**The task:**
Every line that includes the word "number" is to be listed.

**Collected data:**
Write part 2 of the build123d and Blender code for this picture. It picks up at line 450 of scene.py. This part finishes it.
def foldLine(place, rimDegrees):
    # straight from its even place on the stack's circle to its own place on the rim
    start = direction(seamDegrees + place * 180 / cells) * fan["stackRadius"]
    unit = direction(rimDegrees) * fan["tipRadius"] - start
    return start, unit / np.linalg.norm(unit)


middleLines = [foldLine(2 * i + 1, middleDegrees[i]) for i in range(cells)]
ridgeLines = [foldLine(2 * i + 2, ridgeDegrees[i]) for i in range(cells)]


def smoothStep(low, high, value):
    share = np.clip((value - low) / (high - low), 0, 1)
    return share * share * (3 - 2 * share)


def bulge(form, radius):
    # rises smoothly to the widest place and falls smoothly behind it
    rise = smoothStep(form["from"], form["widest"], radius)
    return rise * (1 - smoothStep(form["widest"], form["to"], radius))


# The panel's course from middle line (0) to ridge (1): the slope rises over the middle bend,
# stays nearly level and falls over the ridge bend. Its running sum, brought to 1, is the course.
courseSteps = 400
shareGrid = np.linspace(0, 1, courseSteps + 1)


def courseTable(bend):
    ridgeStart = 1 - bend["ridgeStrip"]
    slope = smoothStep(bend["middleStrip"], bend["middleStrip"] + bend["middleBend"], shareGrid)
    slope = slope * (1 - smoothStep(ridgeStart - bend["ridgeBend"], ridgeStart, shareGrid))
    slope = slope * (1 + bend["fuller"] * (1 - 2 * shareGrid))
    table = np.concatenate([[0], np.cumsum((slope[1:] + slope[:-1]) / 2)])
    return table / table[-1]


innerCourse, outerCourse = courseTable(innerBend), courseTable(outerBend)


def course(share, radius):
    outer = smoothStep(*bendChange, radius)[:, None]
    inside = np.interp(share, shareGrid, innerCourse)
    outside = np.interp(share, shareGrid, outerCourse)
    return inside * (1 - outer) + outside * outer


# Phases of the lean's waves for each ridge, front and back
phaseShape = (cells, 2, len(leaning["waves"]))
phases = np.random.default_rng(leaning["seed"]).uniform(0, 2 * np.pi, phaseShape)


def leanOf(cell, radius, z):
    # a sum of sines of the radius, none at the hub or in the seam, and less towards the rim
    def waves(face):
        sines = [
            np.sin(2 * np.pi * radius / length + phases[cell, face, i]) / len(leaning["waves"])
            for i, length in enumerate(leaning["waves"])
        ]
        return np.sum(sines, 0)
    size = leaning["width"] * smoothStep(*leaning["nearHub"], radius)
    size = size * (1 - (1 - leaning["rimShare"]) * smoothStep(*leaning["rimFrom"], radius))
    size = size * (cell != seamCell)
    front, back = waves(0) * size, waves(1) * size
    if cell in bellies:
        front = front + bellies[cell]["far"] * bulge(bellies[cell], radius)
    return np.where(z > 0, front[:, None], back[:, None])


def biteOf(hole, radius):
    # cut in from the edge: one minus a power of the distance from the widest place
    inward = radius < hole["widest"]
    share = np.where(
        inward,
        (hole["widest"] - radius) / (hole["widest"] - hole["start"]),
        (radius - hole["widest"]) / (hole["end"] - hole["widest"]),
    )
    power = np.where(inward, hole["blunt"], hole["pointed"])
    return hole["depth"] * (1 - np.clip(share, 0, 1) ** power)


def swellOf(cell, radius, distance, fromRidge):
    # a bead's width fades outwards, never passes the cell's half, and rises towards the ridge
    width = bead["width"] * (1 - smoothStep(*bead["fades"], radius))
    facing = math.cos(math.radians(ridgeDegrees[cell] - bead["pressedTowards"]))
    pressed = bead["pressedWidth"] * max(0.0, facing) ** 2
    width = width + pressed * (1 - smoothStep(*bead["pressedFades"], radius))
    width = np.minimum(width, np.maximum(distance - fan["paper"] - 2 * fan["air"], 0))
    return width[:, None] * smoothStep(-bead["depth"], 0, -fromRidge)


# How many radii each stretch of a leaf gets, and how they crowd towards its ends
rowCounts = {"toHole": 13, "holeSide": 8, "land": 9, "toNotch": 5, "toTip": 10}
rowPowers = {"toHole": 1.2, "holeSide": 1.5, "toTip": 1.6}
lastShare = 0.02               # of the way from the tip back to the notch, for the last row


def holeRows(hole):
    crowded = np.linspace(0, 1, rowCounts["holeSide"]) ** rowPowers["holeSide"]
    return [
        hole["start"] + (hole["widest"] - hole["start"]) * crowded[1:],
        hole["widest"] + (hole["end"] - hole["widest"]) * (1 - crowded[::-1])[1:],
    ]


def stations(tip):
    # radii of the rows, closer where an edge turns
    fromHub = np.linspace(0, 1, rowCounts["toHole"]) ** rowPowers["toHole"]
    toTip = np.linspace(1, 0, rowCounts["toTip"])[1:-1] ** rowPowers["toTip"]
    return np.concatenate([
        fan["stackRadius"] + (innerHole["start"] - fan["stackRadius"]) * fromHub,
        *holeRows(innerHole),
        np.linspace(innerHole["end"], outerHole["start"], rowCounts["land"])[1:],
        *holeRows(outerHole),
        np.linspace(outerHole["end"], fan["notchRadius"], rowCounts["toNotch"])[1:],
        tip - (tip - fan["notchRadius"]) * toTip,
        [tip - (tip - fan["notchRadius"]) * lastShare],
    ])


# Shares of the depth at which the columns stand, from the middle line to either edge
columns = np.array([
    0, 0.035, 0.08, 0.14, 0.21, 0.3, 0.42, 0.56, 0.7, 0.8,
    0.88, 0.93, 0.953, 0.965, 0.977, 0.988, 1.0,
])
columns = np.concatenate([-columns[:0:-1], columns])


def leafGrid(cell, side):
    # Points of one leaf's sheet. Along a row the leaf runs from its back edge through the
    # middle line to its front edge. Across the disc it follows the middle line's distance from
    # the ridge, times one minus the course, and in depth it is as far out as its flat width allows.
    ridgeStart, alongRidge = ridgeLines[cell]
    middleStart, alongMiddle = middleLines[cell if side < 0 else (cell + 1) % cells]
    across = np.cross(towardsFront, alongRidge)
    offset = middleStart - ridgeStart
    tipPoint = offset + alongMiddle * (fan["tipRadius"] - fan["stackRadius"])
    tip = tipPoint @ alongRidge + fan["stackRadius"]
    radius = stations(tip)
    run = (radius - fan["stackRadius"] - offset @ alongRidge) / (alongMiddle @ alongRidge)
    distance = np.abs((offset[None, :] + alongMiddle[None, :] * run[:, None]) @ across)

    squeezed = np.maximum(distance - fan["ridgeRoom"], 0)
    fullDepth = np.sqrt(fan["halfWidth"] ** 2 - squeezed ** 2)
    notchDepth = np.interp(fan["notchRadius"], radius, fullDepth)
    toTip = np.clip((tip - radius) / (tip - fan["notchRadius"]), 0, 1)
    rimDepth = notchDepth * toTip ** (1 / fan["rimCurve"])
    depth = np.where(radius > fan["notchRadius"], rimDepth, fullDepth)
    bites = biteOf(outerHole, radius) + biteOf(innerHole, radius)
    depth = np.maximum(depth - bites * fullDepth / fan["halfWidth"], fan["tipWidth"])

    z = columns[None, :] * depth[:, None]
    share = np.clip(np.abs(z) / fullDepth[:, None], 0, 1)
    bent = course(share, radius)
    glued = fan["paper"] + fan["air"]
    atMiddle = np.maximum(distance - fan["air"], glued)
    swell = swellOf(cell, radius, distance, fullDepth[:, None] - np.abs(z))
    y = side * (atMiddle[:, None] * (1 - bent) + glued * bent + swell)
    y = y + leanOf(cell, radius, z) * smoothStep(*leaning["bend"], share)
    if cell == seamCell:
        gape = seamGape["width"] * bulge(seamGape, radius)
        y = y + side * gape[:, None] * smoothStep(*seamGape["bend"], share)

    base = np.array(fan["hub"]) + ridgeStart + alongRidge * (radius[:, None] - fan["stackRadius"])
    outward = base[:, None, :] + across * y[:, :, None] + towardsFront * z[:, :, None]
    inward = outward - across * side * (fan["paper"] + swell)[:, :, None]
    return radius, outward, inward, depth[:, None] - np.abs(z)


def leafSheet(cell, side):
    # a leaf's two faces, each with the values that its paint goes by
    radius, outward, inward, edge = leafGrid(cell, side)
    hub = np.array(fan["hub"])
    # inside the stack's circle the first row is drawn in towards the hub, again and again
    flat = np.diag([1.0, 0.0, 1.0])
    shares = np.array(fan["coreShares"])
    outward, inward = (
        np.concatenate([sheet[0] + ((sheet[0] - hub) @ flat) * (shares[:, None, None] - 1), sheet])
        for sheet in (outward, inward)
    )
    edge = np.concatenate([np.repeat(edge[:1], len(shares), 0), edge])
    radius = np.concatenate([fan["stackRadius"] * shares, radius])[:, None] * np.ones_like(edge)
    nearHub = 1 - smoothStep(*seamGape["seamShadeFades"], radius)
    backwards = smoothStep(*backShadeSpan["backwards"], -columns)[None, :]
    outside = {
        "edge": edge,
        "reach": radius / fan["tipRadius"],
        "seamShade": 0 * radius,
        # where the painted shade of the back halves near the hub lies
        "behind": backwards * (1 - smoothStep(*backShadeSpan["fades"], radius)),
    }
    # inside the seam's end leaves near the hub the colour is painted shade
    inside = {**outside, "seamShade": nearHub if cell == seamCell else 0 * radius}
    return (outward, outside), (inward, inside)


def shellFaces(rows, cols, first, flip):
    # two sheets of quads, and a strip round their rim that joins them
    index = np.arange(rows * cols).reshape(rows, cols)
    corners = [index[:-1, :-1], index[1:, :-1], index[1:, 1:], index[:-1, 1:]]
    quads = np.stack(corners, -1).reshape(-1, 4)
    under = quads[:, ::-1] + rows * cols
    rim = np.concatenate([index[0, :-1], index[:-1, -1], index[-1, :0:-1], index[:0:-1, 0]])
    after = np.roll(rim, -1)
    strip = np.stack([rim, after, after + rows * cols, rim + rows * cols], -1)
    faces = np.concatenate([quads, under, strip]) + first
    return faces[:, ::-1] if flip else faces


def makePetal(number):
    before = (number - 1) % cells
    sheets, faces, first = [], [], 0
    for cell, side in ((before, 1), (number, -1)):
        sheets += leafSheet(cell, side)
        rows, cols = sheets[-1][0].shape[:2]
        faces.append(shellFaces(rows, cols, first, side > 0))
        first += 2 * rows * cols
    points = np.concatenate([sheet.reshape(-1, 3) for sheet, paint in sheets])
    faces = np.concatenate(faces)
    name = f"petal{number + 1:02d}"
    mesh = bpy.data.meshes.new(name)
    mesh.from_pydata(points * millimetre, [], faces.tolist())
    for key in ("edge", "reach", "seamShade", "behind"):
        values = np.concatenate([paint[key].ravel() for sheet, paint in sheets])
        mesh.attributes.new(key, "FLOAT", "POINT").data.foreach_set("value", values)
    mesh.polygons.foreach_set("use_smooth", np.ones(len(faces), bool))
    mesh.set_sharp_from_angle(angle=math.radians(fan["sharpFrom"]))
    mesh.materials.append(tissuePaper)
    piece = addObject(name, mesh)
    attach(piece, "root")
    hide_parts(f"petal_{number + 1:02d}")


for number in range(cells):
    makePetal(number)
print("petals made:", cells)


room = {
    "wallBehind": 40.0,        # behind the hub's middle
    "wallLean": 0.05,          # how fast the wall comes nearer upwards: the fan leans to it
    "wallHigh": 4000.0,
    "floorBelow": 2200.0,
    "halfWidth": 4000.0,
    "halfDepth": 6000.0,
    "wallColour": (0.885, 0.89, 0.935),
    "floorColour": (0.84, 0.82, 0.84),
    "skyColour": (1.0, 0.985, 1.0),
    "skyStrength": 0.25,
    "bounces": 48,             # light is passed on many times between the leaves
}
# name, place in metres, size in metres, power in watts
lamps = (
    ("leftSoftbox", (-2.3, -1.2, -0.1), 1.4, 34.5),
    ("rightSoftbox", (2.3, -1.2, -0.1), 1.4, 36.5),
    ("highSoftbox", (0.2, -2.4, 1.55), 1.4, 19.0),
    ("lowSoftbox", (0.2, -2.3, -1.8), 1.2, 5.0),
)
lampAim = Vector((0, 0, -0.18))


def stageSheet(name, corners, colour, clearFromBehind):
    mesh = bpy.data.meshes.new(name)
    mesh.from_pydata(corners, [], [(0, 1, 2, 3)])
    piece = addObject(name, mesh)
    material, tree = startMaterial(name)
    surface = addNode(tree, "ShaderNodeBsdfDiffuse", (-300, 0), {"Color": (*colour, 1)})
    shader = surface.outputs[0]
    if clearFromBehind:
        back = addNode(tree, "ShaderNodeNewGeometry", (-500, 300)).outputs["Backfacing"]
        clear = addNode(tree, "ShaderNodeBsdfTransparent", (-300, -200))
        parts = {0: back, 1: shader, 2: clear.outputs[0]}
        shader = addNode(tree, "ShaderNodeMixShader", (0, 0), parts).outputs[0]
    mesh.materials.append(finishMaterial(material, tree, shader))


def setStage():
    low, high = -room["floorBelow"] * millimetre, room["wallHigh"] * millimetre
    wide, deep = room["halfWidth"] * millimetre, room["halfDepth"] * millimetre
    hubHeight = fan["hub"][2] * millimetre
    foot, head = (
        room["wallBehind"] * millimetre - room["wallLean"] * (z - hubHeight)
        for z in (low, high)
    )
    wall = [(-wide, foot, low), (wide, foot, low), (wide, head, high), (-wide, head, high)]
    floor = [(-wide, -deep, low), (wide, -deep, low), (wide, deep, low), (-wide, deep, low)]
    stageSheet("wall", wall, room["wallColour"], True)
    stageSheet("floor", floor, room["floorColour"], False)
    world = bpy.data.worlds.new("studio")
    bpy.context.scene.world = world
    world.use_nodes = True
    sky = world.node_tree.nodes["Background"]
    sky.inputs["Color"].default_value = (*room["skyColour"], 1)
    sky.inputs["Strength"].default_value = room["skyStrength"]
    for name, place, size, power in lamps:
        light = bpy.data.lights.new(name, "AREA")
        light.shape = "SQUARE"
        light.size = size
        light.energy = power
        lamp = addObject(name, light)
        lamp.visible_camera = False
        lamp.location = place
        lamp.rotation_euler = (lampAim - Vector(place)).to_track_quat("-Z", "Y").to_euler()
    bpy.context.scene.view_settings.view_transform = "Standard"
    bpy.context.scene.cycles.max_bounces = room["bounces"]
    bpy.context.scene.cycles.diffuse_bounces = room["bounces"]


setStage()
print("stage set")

**Answer to the problem:**
def makePetal(number):
    before = (number - 1) % cells
    for cell, side in ((before, 1), (number, -1)):
    name = f"petal{number + 1:02d}"
    hide_parts(f"petal_{number + 1:02d}")
for number in range(cells):
    makePetal(number)